After April 2 tariff announcements shaved roughly $10/b off global oil benchmarks, prices have underperformed the $65/b threshold US shale producers target to drill new wells, the IEA said, warning of likely production shut-ins.
US benchmark WTI crude futures were last trading at roughly $62/b at around 0830 GMT on April 15, leaving jitters among producers as prices recovered from below $57/b on April 7.
Beyond the US, weaker Venezuelan output promises to drag on the overall outlook for OPEC+ supply, the IEA said, reducing its overall output forecast for the alliance by 50,000 b/d in 2025.
Noting falling export activity after a US sanctions crackdown on Venezuela, the report cut its output forecast for the South American oil producer by 100,000 b/d from May onwards.

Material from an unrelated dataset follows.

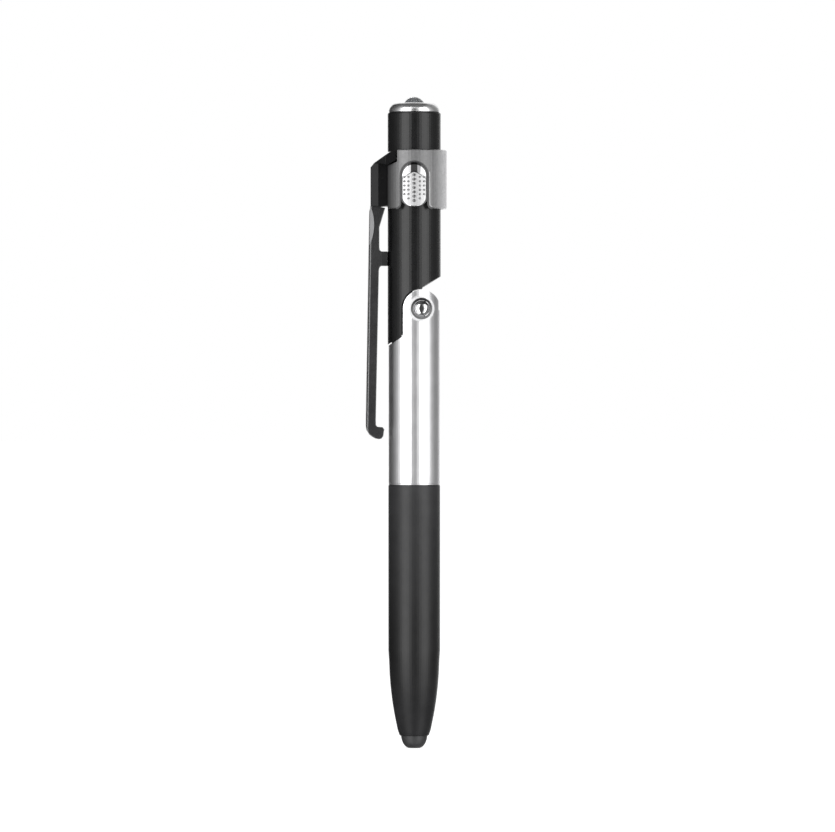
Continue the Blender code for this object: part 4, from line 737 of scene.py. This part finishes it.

The agency was unmoved by OPEC+'s April 3 pledge to return 411,000 b/d to the market in May, expecting that recent overproduction among its members would limit the real impact felt across the market.
"A number of countries, including Kazakhstan, the United Arab Emirates, and Iraq, are already producing well above their targets," the report said, adding that compensation plans by some producers could curb future output.
The UAE pumped 3.26 million b/d of oil in March, while Iraq produced 4.32 million b/d, according to new IEA figures, leaving the two countries a combined 790,000 b/d above their implied targets for the month. The recent startup of Kazakhstan's Tengiz oil field expansion has also put it 390,000 b/d above its quota, the IEA said.
As global oil prices tumbled, observed crude, NGL and feedstock inventories surged by roughly 40 million barrels and crude oil on the water jumped, the IEA reported, expecting further inventory gains in March.
The rise in crude stocks came despite persistent backwardation for WTI and Brent through March, which priced front-month supply at a premium of roughly 50 cents/b to the month ahead.
Storage draws were partly offset by a roughly 20 million barrel draw on oil product reserves, however, and global inventories continue to sit at the bottom of the previous five-year average.